To spearhead its efforts in making oriental wines, COFCO has set up a complete industrial chain at Chateau Junding, including harvesting, bottling and packaging. It is the first chateau in Asia to set up luxury membership-based clubs to attract and serve potential consumers.
The chateau recently opened its 16th Huayue Wine Club in Beijing, targeting high-end customers with offers of premium wine, cuisine, golf, cigars and anything related to luxury.
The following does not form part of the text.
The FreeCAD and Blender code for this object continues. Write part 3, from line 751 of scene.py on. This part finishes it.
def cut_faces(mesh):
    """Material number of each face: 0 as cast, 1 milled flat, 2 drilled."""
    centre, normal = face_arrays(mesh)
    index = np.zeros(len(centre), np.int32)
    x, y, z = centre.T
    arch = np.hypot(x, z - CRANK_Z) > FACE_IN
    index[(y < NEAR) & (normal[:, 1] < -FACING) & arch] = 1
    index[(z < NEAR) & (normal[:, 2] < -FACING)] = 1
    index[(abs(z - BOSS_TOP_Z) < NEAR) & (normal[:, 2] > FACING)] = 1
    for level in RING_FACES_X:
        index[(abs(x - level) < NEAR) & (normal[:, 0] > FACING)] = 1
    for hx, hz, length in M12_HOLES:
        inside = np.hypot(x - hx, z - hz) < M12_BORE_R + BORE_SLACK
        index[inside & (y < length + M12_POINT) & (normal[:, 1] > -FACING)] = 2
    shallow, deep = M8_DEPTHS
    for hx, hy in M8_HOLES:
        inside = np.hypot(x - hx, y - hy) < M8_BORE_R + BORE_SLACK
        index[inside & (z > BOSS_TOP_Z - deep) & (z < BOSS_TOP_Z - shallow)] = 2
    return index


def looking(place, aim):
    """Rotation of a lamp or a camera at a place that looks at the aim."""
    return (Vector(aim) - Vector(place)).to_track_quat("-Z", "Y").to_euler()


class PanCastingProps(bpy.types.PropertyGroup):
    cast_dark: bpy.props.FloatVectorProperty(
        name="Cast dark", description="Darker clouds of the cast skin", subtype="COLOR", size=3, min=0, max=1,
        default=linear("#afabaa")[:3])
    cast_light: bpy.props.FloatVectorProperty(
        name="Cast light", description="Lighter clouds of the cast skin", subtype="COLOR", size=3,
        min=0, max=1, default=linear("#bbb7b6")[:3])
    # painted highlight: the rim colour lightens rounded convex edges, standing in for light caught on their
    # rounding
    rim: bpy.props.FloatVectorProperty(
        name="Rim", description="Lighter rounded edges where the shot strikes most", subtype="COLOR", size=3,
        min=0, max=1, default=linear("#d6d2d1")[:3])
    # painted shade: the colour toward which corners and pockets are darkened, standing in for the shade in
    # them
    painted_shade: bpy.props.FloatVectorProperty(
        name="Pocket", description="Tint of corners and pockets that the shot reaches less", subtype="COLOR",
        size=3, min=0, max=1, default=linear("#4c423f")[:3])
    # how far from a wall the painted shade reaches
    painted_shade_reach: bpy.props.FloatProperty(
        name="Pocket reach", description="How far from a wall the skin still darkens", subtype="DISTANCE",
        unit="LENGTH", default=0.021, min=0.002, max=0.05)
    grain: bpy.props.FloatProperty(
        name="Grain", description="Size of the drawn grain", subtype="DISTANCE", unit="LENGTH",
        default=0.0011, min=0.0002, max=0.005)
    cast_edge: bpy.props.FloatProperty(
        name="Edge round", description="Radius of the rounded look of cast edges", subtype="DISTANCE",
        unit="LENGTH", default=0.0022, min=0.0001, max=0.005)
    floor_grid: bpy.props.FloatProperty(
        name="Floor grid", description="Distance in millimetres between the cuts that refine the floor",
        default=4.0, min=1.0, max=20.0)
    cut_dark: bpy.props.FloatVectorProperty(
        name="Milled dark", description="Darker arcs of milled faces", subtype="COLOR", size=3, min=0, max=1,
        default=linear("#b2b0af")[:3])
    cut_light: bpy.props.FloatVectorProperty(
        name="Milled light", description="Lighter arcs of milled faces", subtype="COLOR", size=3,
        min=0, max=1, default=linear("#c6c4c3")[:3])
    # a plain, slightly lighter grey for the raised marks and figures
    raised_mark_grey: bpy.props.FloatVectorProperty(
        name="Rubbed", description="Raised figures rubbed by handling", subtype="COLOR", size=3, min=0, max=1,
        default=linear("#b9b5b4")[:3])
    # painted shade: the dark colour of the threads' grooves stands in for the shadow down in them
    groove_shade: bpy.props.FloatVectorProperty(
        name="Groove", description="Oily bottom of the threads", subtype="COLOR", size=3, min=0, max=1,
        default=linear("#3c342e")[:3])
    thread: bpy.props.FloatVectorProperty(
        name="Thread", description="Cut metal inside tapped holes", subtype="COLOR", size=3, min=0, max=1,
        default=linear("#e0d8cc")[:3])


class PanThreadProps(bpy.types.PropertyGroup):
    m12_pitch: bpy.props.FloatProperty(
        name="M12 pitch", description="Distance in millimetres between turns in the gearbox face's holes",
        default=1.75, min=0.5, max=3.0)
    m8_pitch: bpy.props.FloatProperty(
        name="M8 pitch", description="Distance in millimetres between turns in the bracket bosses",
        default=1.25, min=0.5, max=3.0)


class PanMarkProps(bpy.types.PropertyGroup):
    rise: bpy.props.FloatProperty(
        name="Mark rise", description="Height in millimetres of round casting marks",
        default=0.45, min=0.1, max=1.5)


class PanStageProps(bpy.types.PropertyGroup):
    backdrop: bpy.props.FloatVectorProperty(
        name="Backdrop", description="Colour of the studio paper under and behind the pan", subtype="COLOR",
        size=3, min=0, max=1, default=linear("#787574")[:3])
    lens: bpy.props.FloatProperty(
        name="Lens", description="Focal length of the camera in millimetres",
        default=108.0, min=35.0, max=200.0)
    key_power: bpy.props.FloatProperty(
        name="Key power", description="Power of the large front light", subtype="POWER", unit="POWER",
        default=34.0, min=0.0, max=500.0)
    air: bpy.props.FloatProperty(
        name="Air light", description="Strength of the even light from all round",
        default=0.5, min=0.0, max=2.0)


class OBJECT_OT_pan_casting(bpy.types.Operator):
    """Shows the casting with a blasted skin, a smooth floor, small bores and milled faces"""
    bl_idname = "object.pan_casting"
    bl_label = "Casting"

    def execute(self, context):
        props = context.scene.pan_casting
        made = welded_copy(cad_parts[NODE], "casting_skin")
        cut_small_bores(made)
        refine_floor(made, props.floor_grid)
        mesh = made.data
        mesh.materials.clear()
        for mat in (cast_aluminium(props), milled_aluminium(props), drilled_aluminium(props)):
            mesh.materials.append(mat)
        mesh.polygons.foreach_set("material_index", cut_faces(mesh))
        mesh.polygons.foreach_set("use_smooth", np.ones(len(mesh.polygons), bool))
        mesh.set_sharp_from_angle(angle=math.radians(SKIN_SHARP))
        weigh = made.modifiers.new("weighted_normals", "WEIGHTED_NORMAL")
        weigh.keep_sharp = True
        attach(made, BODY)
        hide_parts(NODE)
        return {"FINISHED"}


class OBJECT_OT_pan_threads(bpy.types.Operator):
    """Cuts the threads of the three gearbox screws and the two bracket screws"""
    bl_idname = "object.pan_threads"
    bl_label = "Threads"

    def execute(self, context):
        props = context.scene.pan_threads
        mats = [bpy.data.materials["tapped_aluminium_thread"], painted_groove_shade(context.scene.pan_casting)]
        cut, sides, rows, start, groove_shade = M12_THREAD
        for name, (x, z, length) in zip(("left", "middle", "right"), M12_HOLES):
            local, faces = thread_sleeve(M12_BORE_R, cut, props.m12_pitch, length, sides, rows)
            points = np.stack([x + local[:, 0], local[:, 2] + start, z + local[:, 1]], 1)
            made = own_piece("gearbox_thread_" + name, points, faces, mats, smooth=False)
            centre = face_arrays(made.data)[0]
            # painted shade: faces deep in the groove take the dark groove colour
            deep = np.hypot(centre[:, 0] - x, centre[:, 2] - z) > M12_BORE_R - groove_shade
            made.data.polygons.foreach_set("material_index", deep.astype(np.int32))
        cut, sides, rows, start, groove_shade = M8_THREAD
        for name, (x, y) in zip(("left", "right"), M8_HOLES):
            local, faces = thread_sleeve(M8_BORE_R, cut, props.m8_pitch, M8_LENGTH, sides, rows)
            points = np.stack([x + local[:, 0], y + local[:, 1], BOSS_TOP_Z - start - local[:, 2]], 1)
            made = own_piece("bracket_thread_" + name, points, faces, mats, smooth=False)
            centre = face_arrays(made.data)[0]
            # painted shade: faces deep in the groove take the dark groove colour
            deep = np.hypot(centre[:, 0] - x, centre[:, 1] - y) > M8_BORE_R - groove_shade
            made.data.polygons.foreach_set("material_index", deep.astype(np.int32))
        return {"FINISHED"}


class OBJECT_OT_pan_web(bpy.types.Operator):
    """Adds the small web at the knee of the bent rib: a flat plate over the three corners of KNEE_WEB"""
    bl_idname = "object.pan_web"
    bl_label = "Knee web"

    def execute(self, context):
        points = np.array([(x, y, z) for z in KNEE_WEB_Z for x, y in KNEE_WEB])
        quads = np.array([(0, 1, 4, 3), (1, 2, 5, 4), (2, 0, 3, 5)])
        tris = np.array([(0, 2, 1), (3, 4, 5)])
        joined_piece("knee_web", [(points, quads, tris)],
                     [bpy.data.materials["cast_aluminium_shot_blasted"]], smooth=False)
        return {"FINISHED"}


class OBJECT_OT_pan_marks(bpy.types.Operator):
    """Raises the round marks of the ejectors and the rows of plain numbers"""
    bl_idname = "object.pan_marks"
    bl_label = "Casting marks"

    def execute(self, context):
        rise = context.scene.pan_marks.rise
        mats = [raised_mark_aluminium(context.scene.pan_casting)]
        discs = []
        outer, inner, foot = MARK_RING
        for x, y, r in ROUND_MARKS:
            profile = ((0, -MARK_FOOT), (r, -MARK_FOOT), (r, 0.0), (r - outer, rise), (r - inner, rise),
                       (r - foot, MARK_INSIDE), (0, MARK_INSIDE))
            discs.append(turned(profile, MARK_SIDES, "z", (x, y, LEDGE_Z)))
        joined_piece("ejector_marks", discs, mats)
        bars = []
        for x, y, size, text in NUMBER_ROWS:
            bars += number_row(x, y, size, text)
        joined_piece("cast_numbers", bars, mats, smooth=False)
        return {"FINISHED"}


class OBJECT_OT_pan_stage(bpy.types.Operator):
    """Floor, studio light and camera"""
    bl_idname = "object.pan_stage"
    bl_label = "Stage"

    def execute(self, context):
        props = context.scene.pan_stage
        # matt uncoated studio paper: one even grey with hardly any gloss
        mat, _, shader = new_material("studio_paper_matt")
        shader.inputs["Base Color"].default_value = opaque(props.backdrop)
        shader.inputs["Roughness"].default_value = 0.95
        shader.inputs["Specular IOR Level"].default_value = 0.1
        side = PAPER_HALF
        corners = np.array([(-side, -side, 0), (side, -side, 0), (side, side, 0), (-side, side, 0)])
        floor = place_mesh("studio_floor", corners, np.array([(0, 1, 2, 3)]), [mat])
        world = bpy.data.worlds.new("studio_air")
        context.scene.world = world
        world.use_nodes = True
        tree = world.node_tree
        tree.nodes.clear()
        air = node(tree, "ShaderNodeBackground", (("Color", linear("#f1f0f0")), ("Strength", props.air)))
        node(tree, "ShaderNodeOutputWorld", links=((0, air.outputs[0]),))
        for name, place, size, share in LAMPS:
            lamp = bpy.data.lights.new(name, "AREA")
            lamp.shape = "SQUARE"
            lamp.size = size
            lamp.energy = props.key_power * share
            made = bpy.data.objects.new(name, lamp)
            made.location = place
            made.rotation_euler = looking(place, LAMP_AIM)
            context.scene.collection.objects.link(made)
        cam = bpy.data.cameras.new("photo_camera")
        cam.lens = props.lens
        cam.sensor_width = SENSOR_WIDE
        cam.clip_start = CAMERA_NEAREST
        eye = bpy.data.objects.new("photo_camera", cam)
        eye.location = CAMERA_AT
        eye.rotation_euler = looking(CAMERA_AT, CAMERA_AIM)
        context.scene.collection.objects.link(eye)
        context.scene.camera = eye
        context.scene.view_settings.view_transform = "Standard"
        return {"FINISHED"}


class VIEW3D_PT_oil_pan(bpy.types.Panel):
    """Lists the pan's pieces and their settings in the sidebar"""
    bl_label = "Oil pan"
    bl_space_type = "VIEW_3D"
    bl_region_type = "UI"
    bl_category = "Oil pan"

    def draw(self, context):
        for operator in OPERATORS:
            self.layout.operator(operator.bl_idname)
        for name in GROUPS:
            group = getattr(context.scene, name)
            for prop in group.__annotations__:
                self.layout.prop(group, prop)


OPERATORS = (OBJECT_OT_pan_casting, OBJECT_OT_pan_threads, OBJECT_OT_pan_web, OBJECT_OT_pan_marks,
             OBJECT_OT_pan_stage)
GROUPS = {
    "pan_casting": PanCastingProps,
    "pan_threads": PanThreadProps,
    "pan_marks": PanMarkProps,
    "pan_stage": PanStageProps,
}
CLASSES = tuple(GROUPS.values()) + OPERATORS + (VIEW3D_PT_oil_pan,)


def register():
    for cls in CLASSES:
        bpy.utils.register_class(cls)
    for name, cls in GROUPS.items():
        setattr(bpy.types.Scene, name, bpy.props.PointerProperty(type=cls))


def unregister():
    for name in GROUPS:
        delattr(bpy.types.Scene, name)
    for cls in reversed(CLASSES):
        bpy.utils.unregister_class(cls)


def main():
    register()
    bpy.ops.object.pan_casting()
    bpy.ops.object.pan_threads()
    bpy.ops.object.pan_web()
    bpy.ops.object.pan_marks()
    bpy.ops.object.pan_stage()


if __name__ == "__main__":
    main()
"Junding is not a duplication of a Western chateau, but a complex platform to spread and express Chinese wine culture with an oriental lifestyle. But we have to admit that there is a distance between Chinese wine and top international wine brands. Junding is still learning from other wine makers and finding ways to boost output," says Chen Yunchang, owner of Chateau Junding and general manager of Huayue Wine Club.
"Fine wine is 70 percent dependent on good grapes and 30 percent on the wine making process. We have brought in the best kind of vines, but we also need a good wine maker, just as a decent restaurant needs a good chef," Chi says.
In August, COFCO brought in Michel Rolland, the world-renowned French wine maker, as technical director of its vineyards. Rolland was previously a consultant for Bordeaux producers, such as Chateau Angelus, Chateau Beau-Sejour Becot and Chateau Lascombes.
"COFCO's strategy of building a cluster of global chateaux may help reshape the framework of the global wine industry. Though China has been the world's largest beer producer, its wine industry is still young," says Yang Qiang, secretary of the wine committee of experts at the China Food Industry Association.
COFCO is not the only Chinese wine producer that is harboring ambitions of having global vineyards. Zhang Jinshan, founder of the Ningxia Hong group, recently acquired Chateau du Grand Moueys in France from its German owner. Ningxia Hong is a leading producer of gouqi, a Chinese spirit made from wolfberries.
"The wine making industry is now poised for take-off, with China's own interpretation of Western wine making culture," Yang says.